# EXERCISE:
The listing below should be copied in full, word for word.

# DATA SHOWN:
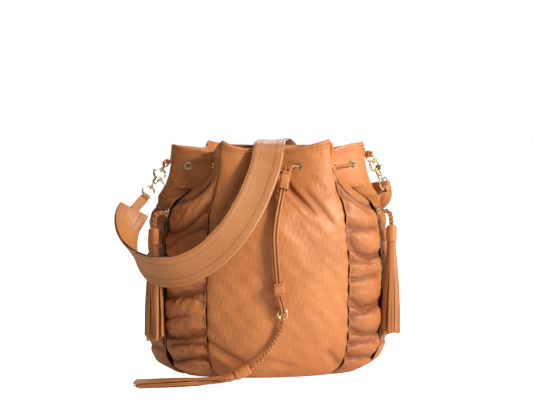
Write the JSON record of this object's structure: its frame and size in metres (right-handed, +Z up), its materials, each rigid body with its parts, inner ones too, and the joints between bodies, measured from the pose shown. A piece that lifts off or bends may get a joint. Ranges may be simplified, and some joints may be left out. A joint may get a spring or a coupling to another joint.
{
  "type": "drawstring bucket bag",
  "caption": "Leather bucket bag with ruched side panels, eyelets, leather drawstring, clipped shoulder strap and fringed tassels.",
  "frame": {"origin": "middle of the flat base, on the surface the bag stands on", "axes": "+Z up through the mouth, -Y towards the smooth front with the hanging drawstring ends, +X towards the wearer's view of the right side"},
  "size_m": [0.3764, 0.2436, 0.3011],
  "materials": {
    "leather": "satin",
    "ruched_leather": "satin",
    "strap_leather": "satin",
    "cord_leather": "satin",
    "lining_cloth": "matt",
    "board": "matt",
    "zip_chain": "satin",
    "gold_metal": "polished"
  },
  "bodies": {
    "bag": {"front_panel": "leather", "back_panel": "leather", "right_front_ruched_panel": "ruched_leather", "right_rear_ruched_panel": "ruched_leather", "right_gusset": "ruched_leather", "right_collar": "leather", "left_front_ruched_panel": "ruched_leather", "left_rear_ruched_panel": "ruched_leather", "left_gusset": "ruched_leather", "left_collar": "leather", "base_panel": "leather", "base_board": "board", "rim_facing": "leather", "lining": "lining_cloth", "lining_floor": "lining_cloth", "eyelets": "gold_metal", "drawstring": "cord_leather", "right_string_end": "cord_leather", "left_string_end": "cord_leather", "keeper": "leather", "right_zip_chain": "zip_chain", "left_zip_chain": "zip_chain", "left_strap_ring": "gold_metal", "left_snap_hook": "gold_metal", "left_gate_pin": "gold_metal", "left_tab": "leather", "right_strap_ring": "gold_metal", "right_snap_hook": "gold_metal", "right_gate_pin": "gold_metal", "right_tab": "leather", "strap_right_end": "strap_leather", "strap": "strap_leather", "strap_left_end": "strap_leather"},
    "left_gate": {"left_snap_gate": "gold_metal"},
    "left_swivel": {"left_swivel_eye": "gold_metal"},
    "left_ring": {"left_tab_ring": "gold_metal"},
    "left_zip": {"left_zip_slider": "gold_metal", "left_braid": "cord_leather"},
    "left_tassel": {"left_tassel_cap": "leather", "left_tassel_fringe": "cord_leather"},
    "right_gate": {"right_snap_gate": "gold_metal"},
    "right_swivel": {"right_swivel_eye": "gold_metal"},
    "right_ring": {"right_tab_ring": "gold_metal"},
    "right_zip": {"right_zip_slider": "gold_metal", "right_braid": "cord_leather"},
    "right_tassel": {"right_tassel_cap": "leather", "right_tassel_fringe": "cord_leather"},
    "cinch": {"cinch": "leather"},
    "front_tassel": {"front_ring": "gold_metal", "front_braid": "cord_leather", "front_tassel_cap": "leather", "front_tassel_fringe": "cord_leather"}
  },
  "joints": [
    {"name": "left_gate_hinge", "type": "hinge", "parent": "bag", "child": "left_gate", "pos_m": [-0.14236, -0.01114, 0.25046], "axis": [0.2639, -0.8873, 0.3783], "range_deg": [0, 14], "stiffness_Nm_per_rad": 0.02, "springref_deg": -11.46},
    {"name": "left_swivel_turn", "type": "hinge", "parent": "bag", "child": "left_swivel", "pos_m": [-0.14753, -0.01227, 0.25143], "axis": [-0.5014, -0.4613, -0.732], "range_deg": [-15, 15]},
    {"name": "left_ring_swing", "type": "hinge", "parent": "bag", "child": "left_ring", "pos_m": [-0.1342, 0, 0.2709], "axis": [0.2639, -0.8873, 0.3783], "range_deg": [-4, 4]},
    {"name": "left_zip_run", "type": "hinge", "parent": "bag", "child": "left_zip", "pos_m": [0.39255, 0.12029, 0.1101], "axis": [0.293, -0.9561, 0], "range_deg": [0, 4]},
    {"name": "left_tassel_swing", "type": "hinge", "parent": "left_zip", "child": "left_tassel", "pos_m": [-0.15368, -0.04709, 0.1905], "axis": [0.293, -0.9561, 0], "range_deg": [-5, 0.5]},
    {"name": "right_gate_hinge", "type": "hinge", "parent": "bag", "child": "right_gate", "pos_m": [0.14796, 0.00963, 0.26427], "axis": [0.5715, -0.8191, 0.0494], "range_deg": [0, 14], "stiffness_Nm_per_rad": 0.02, "springref_deg": -11.46},
    {"name": "right_swivel_turn", "type": "hinge", "parent": "bag", "child": "right_swivel", "pos_m": [0.14603, 0.008, 0.25951], "axis": [0.501, 0.3006, -0.8116], "range_deg": [-15, 15]},
    {"name": "right_ring_swing", "type": "hinge", "parent": "bag", "child": "right_ring", "pos_m": [0.1327, 0, 0.2811], "axis": [0.5715, -0.8191, 0.0494], "range_deg": [-4, 4]},
    {"name": "right_zip_run", "type": "hinge", "parent": "bag", "child": "right_zip", "pos_m": [-0.39255, 0.12029, 0.1101], "axis": [0.293, 0.9561, 0], "range_deg": [0, 4]},
    {"name": "right_tassel_swing", "type": "hinge", "parent": "right_zip", "child": "right_tassel", "pos_m": [0.15368, -0.04709, 0.1905], "axis": [0.293, 0.9561, 0], "range_deg": [-5, 0.5]},
    {"name": "cinch_slide", "type": "slide", "parent": "bag", "child": "cinch", "axis": [-0.2588, -0.4125, -0.8734], "range_m": [0, 0.009]},
    {"name": "front_tassel_swing", "type": "hinge", "parent": "bag", "child": "front_tassel", "pos_m": [0.002, -0.107, 0.093], "axis": [-1, 0, 0], "range_deg": [0, 40]}
  ],
  "couplings": [
    {"joint": "left_tassel_swing", "follows": "left_zip_run", "ratio": -1},
    {"joint": "right_tassel_swing", "follows": "right_zip_run", "ratio": -1}
  ]
}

# RESPONSE:
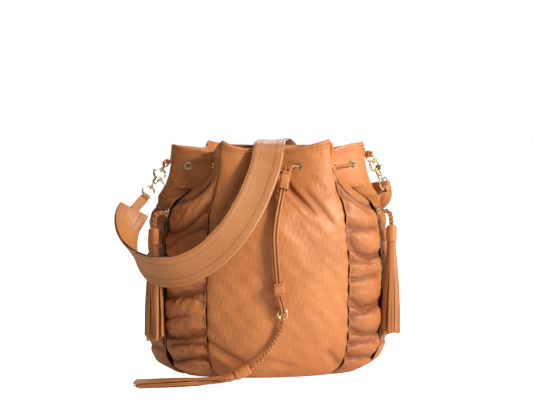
Write the JSON record of this object's structure: its frame and size in metres (right-handed, +Z up), its materials, each rigid body with its parts, inner ones too, and the joints between bodies, measured from the pose shown. A piece that lifts off or bends may get a joint. Ranges may be simplified, and some joints may be left out. A joint may get a spring or a coupling to another joint.
{
  "type": "drawstring bucket bag",
  "caption": "Leather bucket bag with ruched side panels, eyelets, leather drawstring, clipped shoulder strap and fringed tassels.",
  "frame": {"origin": "middle of the flat base, on the surface the bag stands on", "axes": "+Z up through the mouth, -Y towards the smooth front with the hanging drawstring ends, +X towards the wearer's view of the right side"},
  "size_m": [0.3764, 0.2436, 0.3011],
  "materials": {
    "leather": "satin",
    "ruched_leather": "satin",
    "strap_leather": "satin",
    "cord_leather": "satin",
    "lining_cloth": "matt",
    "board": "matt",
    "zip_chain": "satin",
    "gold_metal": "polished"
  },
  "bodies": {
    "bag": {"front_panel": "leather", "back_panel": "leather", "right_front_ruched_panel": "ruched_leather", "right_rear_ruched_panel": "ruched_leather", "right_gusset": "ruched_leather", "right_collar": "leather", "left_front_ruched_panel": "ruched_leather", "left_rear_ruched_panel": "ruched_leather", "left_gusset": "ruched_leather", "left_collar": "leather", "base_panel": "leather", "base_board": "board", "rim_facing": "leather", "lining": "lining_cloth", "lining_floor": "lining_cloth", "eyelets": "gold_metal", "drawstring": "cord_leather", "right_string_end": "cord_leather", "left_string_end": "cord_leather", "keeper": "leather", "right_zip_chain": "zip_chain", "left_zip_chain": "zip_chain", "left_strap_ring": "gold_metal", "left_snap_hook": "gold_metal", "left_gate_pin": "gold_metal", "left_tab": "leather", "right_strap_ring": "gold_metal", "right_snap_hook": "gold_metal", "right_gate_pin": "gold_metal", "right_tab": "leather", "strap_right_end": "strap_leather", "strap": "strap_leather", "strap_left_end": "strap_leather"},
    "left_gate": {"left_snap_gate": "gold_metal"},
    "left_swivel": {"left_swivel_eye": "gold_metal"},
    "left_ring": {"left_tab_ring": "gold_metal"},
    "left_zip": {"left_zip_slider": "gold_metal", "left_braid": "cord_leather"},
    "left_tassel": {"left_tassel_cap": "leather", "left_tassel_fringe": "cord_leather"},
    "right_gate": {"right_snap_gate": "gold_metal"},
    "right_swivel": {"right_swivel_eye": "gold_metal"},
    "right_ring": {"right_tab_ring": "gold_metal"},
    "right_zip": {"right_zip_slider": "gold_metal", "right_braid": "cord_leather"},
    "right_tassel": {"right_tassel_cap": "leather", "right_tassel_fringe": "cord_leather"},
    "cinch": {"cinch": "leather"},
    "front_tassel": {"front_ring": "gold_metal", "front_braid": "cord_leather", "front_tassel_cap": "leather", "front_tassel_fringe": "cord_leather"}
  },
  "joints": [
    {"name": "left_gate_hinge", "type": "hinge", "parent": "bag", "child": "left_gate", "pos_m": [-0.14236, -0.01114, 0.25046], "axis": [0.2639, -0.8873, 0.3783], "range_deg": [0, 14], "stiffness_Nm_per_rad": 0.02, "springref_deg": -11.46},
    {"name": "left_swivel_turn", "type": "hinge", "parent": "bag", "child": "left_swivel", "pos_m": [-0.14753, -0.01227, 0.25143], "axis": [-0.5014, -0.4613, -0.732], "range_deg": [-15, 15]},
    {"name": "left_ring_swing", "type": "hinge", "parent": "bag", "child": "left_ring", "pos_m": [-0.1342, 0, 0.2709], "axis": [0.2639, -0.8873, 0.3783], "range_deg": [-4, 4]},
    {"name": "left_zip_run", "type": "hinge", "parent": "bag", "child": "left_zip", "pos_m": [0.39255, 0.12029, 0.1101], "axis": [0.293, -0.9561, 0], "range_deg": [0, 4]},
    {"name": "left_tassel_swing", "type": "hinge", "parent": "left_zip", "child": "left_tassel", "pos_m": [-0.15368, -0.04709, 0.1905], "axis": [0.293, -0.9561, 0], "range_deg": [-5, 0.5]},
    {"name": "right_gate_hinge", "type": "hinge", "parent": "bag", "child": "right_gate", "pos_m": [0.14796, 0.00963, 0.26427], "axis": [0.5715, -0.8191, 0.0494], "range_deg": [0, 14], "stiffness_Nm_per_rad": 0.02, "springref_deg": -11.46},
    {"name": "right_swivel_turn", "type": "hinge", "parent": "bag", "child": "right_swivel", "pos_m": [0.14603, 0.008, 0.25951], "axis": [0.501, 0.3006, -0.8116], "range_deg": [-15, 15]},
    {"name": "right_ring_swing", "type": "hinge", "parent": "bag", "child": "right_ring", "pos_m": [0.1327, 0, 0.2811], "axis": [0.5715, -0.8191, 0.0494], "range_deg": [-4, 4]},
    {"name": "right_zip_run", "type": "hinge", "parent": "bag", "child": "right_zip", "pos_m": [-0.39255, 0.12029, 0.1101], "axis": [0.293, 0.9561, 0], "range_deg": [0, 4]},
    {"name": "right_tassel_swing", "type": "hinge", "parent": "right_zip", "child": "right_tassel", "pos_m": [0.15368, -0.04709, 0.1905], "axis": [0.293, 0.9561, 0], "range_deg": [-5, 0.5]},
    {"name": "cinch_slide", "type": "slide", "parent": "bag", "child": "cinch", "axis": [-0.2588, -0.4125, -0.8734], "range_m": [0, 0.009]},
    {"name": "front_tassel_swing", "type": "hinge", "parent": "bag", "child": "front_tassel", "pos_m": [0.002, -0.107, 0.093], "axis": [-1, 0, 0], "range_deg": [0, 40]}
  ],
  "couplings": [
    {"joint": "left_tassel_swing", "follows": "left_zip_run", "ratio": -1},
    {"joint": "right_tassel_swing", "follows": "right_zip_run", "ratio": -1}
  ]
}